Exploring the Possibility of Machine Learning for Predicting Ionic Conductivity of Solid-State Electrolytes.

Abstract

Unlike conventional liquid electrolytes, solid-state electrolytes (SSEs) have gained increased attention in the domain of all-solid-state lithium-ion batteries (ASSBs) due to their safety features, higher energy/power density, better electrochemical stability, and a broader electrochemical window. SSEs, however, face several difficulties, such as poorer ionic conductivity, complicated interfaces, and unstable physical characteristics. Vast research is still needed to find compatible and appropriate SSEs with improved properties for ASSBs. Traditional trial-and-error procedures to find novel and sophisticated SSEs require vast resources and time.
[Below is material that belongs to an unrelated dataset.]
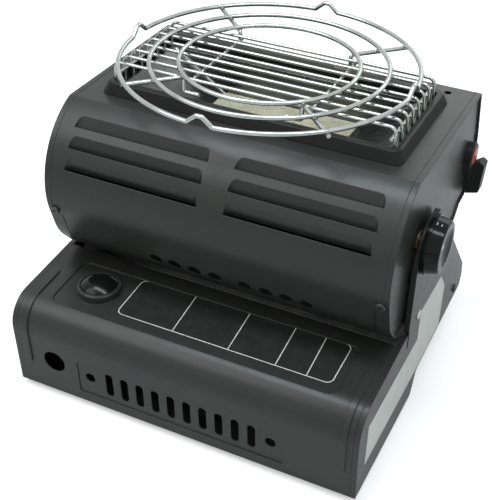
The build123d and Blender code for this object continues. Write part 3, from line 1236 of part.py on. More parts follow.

Machine learning (ML), which has emerged as an effective and trustworthy tool for screening new functional materials, was recently used to forecast new SSEs for ASSBs. In this study, we developed an ML-based architecture to predict ionic conductivity by utilizing the characteristics of activation energy, operating temperature, lattice parameters, and unit cell volume of various SSEs. Additionally, the feature set can identify distinct patterns in the data set that can be verified using a correlation map. Because they are more reliable, the ensemble-based predictor models can more precisely forecast ionic conductivity. The prediction can be strengthened even further, and the overfitting issue can be resolved by stacking numerous ensemble models. The data set was split into 70:30 ratios to train and test with eight predictor models. The maximum mean-squared error and mean absolute error in training and testing for the random forest regressor (RFR) model were obtained as 0.001 and 0.003, respectively.